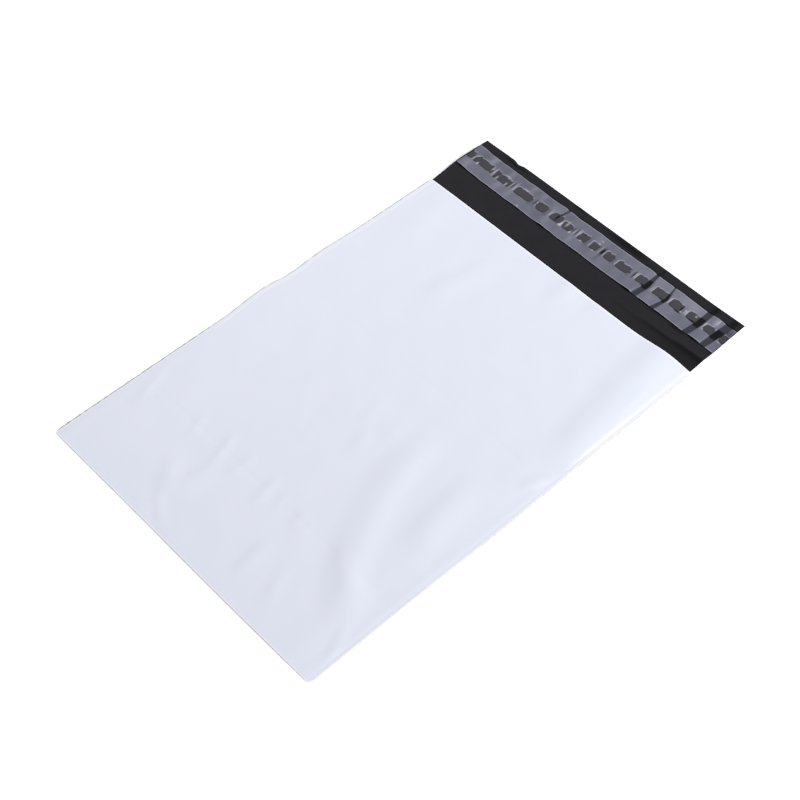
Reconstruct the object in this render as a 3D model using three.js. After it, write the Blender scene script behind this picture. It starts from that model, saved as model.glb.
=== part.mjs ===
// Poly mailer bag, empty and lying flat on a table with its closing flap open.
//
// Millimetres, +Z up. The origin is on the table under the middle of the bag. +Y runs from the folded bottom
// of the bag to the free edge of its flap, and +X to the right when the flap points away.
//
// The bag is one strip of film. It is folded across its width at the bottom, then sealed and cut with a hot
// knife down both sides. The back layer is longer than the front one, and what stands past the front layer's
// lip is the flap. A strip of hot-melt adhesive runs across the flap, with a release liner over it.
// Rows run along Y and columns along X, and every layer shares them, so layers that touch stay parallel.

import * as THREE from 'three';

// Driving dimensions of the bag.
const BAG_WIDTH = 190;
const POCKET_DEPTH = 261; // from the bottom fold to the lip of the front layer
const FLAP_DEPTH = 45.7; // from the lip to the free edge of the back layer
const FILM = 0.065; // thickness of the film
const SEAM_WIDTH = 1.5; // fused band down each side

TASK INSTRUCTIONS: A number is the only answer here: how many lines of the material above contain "that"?

ANSWER TO THE PROBLEM: 2